On that Monday, Sept. 17, I was trudging my way to school at about 11:45 a.m. when I saw an Air Force officer in his “zoom suit” flight uniform, walking into the Air Force ROTC Aerospace studies building, at the corner of Yale Boulevard and Las Lomas N.E. There was a man moving quickly towards the corner yelling, “Colonel, excuse me sir!” When he got no response the man picked up his pace passing me. He seemed quite agitated and in an emotional state. He had nothing in his hands. Moments later, about the time it took to walk three quarters of a block, he passed me going the other way. It struck me as odd.

After this most recent comment, I checked out the poster’s “My Space” site and found the picture of the man who passed me. So that raises another question. In his explanation, the accused wrote he approached the Army ROTC, while the UNM Police reported that he returned the torn flag to the Air Force ROTC detachment, prompting the criminal charge.

Even though I might have lowered the flag, its destruction is uncalled for and unnecessary. He’s not being called out for lowering the flag, but for destroying it.

Yet this issue falls so nicely into the realm of the hate mongers. It disgraces what the American flag stands for. In our country, it’s first, but we are not alone in this world and there are many students from other lands attending our university. Our culture is one of diversity. There is plenty of room for the recognition of the backgrounds of those who join us in our land whether they are visitors or new citizens. Allowing them to honor their background does not attack ours. If we stripped away all that is foreign for just what is the product of our geographic boundaries, we’d live a pretty mundane life.
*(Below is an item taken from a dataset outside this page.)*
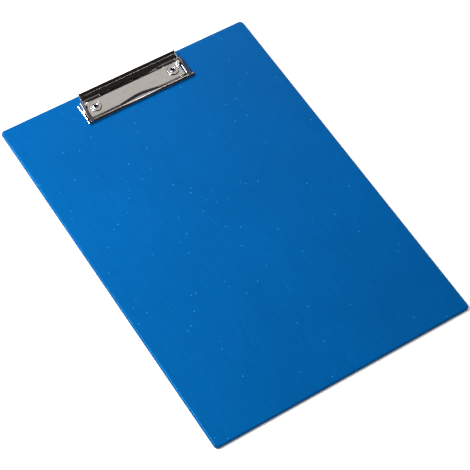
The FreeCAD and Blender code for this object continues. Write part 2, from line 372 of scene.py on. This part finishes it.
def softened_copy(node, width):
    """A CAD part's mesh with flat faces made whole and every sharp edge rounded to width."""
    form = bmesh.new()
    form.from_mesh(NODES[node].data)
    bmesh.ops.remove_doubles(form, verts=form.verts, dist=MERGE_DISTANCE)
    bmesh.ops.dissolve_limit(form, angle_limit=FLAT_ANGLE, verts=form.verts, edges=form.edges)
    joined = [e for e in form.edges if len(e.link_faces) == 2]
    round_edges(form, [e for e in joined if e.calc_face_angle() > CLIP_SHARP_ANGLE], width)
    bmesh.ops.triangulate(form, faces=[f for f in form.faces if len(f.verts) > 4])
    bmesh.ops.recalc_face_normals(form, faces=form.faces)
    return with_normals_of(NODES[node], finished_mesh(node + "_softened", form, CLIP_SHARP_ANGLE))


# ---------------------------------------------------------------- leaf spring

def clip_place(setback, height):
    """Y and Z of a point of the clip."""
    return BOARD_HIGH.y - setback * MM, BOARD_HIGH.z + height * MM


def bend_points(start, corner, end, radius, steps):
    """A straight run, a tangent bend and another straight run: (point, outward direction) pairs."""
    back = Vector((start[0] - corner[0], start[1] - corner[1])).normalized()
    ahead = Vector((end[0] - corner[0], end[1] - corner[1])).normalized()
    half = back.angle(ahead) / 2
    centre = Vector(corner) + (back + ahead).normalized() * (radius / math.sin(half))
    entry = Vector(corner) + back * (radius / math.tan(half))
    first = entry - centre
    turn = math.pi - 2 * half
    arc = []
    for i in range(steps + 1):
        angle = turn * i / steps
        spoke = Vector((first.x * math.cos(angle) - first.y * math.sin(angle),
                        first.x * math.sin(angle) + first.y * math.cos(angle)))
        arc.append((centre + spoke, spoke.normalized()))
    bend_end, onward = arc[-1]
    rising = [(bend_end.lerp(Vector(end), i / steps), onward) for i in range(1, steps + 1)]
    return [(Vector(start), arc[0][1])] + arc + rising


def spring_mesh():
    """A steel strip folded back on itself, with rounded edges."""
    path = bend_points(*SPRING_PATH, SPRING_BEND, SPRING_BEND_STEPS)
    inner = [point for point, _ in path]
    outer = [point + normal * SPRING_STRIP for point, normal in path]
    form = bmesh.new()
    rings = []
    for x in (-SPRING_HALF, SPRING_HALF):
        rings.append([form.verts.new((x * MM, *clip_place(p.x, p.y))) for p in inner + outer[::-1]])
    first, last = rings
    count = len(first)
    for i in range(count):
        j = (i + 1) % count
        form.faces.new((first[i], first[j], last[j], last[i]))
    for ring in rings:
        for i in range(len(inner) - 1):
            form.faces.new((ring[i], ring[i + 1], ring[count - 2 - i], ring[count - 1 - i]))
    bmesh.ops.recalc_face_normals(form, faces=form.faces)
    round_edges(form, [e for e in form.edges if e.calc_face_angle() > SPRING_CUT_ANGLE], SPRING_EDGE)
    return finished_mesh("spring_strip", form, SPRING_SHARP_ANGLE)


# ---------------------------------------------------------------- new pieces

def add_piece(name, mesh, material, node):
    """A visual piece that stands for a CAD node."""
    item = bpy.data.objects.new(name, mesh)
    bpy.context.scene.collection.objects.link(item)
    dress(item, material)
    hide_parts(node)
    return item


def add_clip():
    clamp = add_piece("clip_clamp_frame", softened_copy("clamp_frame", CLIP_EDGE), CLIP_CHROME,
                      "clamp_frame")
    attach(clamp, "clamp")
    plate = add_piece("clip_base_plate", softened_copy("base_plate", PLATE_EDGE), PLATE_CHROME,
                      "base_plate")
    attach(plate, "board")
    spring = add_piece("clip_leaf_spring", spring_mesh(), SPRING_STEEL, "leaf_spring")
    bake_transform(spring)


# ---------------------------------------------------------------- floor, light and camera

def direction_from(azimuth, elevation):
    """Unit vector towards a place at this turn from -Y and height, in degrees."""
    turn = math.radians(azimuth)
    rise = math.radians(elevation)
    return Vector((math.sin(turn) * math.cos(rise), -math.cos(turn) * math.cos(rise), math.sin(rise)))


def add_floor():
    half = FLOOR_SIZE / 2
    level = BOARD_LOW.z - FLOOR_DROP
    corners = [(-half, -half, level), (half, -half, level), (half, half, level), (-half, half, level)]
    mesh = bpy.data.meshes.new("floor")
    mesh.from_pydata(corners, [], [(0, 1, 2, 3)])
    item = bpy.data.objects.new("floor", mesh)
    bpy.context.scene.collection.objects.link(item)
    material, _, shader = new_material("pale_floor")
    shader.inputs["Base Color"].default_value = (0.93, 0.93, 0.93, 1)
    shader.inputs["Roughness"].default_value = 0.9
    shader.inputs["Specular IOR Level"].default_value = 0.0
    shader.inputs["Emission Color"].default_value = (1, 1, 1, 1)
    shader.inputs["Emission Strength"].default_value = 0.4
    dress(item, material)


def add_softbox(name, azimuth, elevation, distance, width, height, power):
    """A rectangular light that faces the lit point from the given direction."""
    away = direction_from(azimuth, elevation)
    data = bpy.data.lights.new(name, "AREA")
    data.shape = "RECTANGLE"
    data.size = width
    data.size_y = height
    data.energy = power
    item = bpy.data.objects.new(name, data)
    item.location = Vector(LIT_POINT) + away * distance
    item.rotation_euler = away.to_track_quat("Z", "Y").to_euler()
    bpy.context.scene.collection.objects.link(item)


def add_lights():
    add_softbox("left_key", azimuth=-100, elevation=60, distance=0.75,
                width=0.28, height=0.28, power=7.4)
    add_softbox("left_rear_card", azimuth=-141, elevation=47, distance=1.3,
                width=0.30, height=0.16, power=11)
    add_softbox("overhead_strip", azimuth=80, elevation=70, distance=1.3,
                width=0.26, height=0.20, power=0.4)
    add_softbox("rear_right_card", azimuth=145, elevation=27, distance=1.2,
                width=0.30, height=0.14, power=1.6)


def add_world():
    """A dim room with one broad soft grey card, behind the clip to the right."""
    world = bpy.data.worlds.new("studio")
    world.use_nodes = True
    tree = world.node_tree
    tree.nodes.clear()
    output = tree.nodes.new("ShaderNodeOutputWorld")
    background = add_node(tree, "ShaderNodeBackground", Strength=1.0)
    coordinates = tree.nodes.new("ShaderNodeTexCoord")
    facing = tree.nodes.new("ShaderNodeVectorMath")
    facing.operation = "DOT_PRODUCT"
    facing.inputs[1].default_value = CARD_DIRECTION
    tree.links.new(coordinates.outputs["Generated"], facing.inputs[0])
    # Stops are the cosine of the angle from the card's middle.
    room = [
        (0.00, (0.012, 0.010, 0.009)),
        (0.55, (0.035, 0.028, 0.023)),
        (0.955, (0.030, 0.028, 0.036)),
        (0.985, (0.56, 0.53, 0.51)),
        (1.00, (0.58, 0.55, 0.53)),
    ]
    colour = ramp(tree, facing.outputs["Value"], room)
    tree.links.new(colour, background.inputs["Color"])
    tree.links.new(background.outputs["Background"], output.inputs["Surface"])
    bpy.context.scene.world = world


def add_camera():
    back = direction_from(VIEW_AZIMUTH, VIEW_ELEVATION)
    roll = math.radians(VIEW_ROLL)
    right = (-back).cross(Vector((0, 0, 1))).normalized()
    up = right.cross(-back)
    rolled_right = right * math.cos(roll) + up * math.sin(roll)
    rolled_up = up * math.cos(roll) - right * math.sin(roll)
    data = bpy.data.cameras.new("camera")
    data.sensor_width = SENSOR_MM
    data.lens = VIEW_FOCAL_PIXELS * SENSOR_MM / IMAGE_PIXELS
    data.clip_start = 0.01
    data.clip_end = 50.0
    item = bpy.data.objects.new("camera", data)
    axes = Matrix((rolled_right, rolled_up, back)).transposed().to_4x4()
    item.matrix_world = Matrix.Translation(Vector(VIEW_TARGET) + back * VIEW_DISTANCE) @ axes
    bpy.context.scene.collection.objects.link(item)
    bpy.context.scene.camera = item


dress_nodes()
add_clip()
add_floor()
add_world()
add_lights()
add_camera()
bpy.context.scene.view_settings.view_transform = "Standard"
I offer a posting by former Albuquerquean Alisa Valdes-Rodriguez who makes good points for a multi-cultural existence.
http://alisavaldesrodriguez.blogspot.com/2007/06/note-to-arizonas-isolationist-lawmakers.html

As for the protestors, I guess that both groups should be glad that we’ve come a long way from the spring of 1970, when you might have gotten shot, stabbed or beaten up for protesting.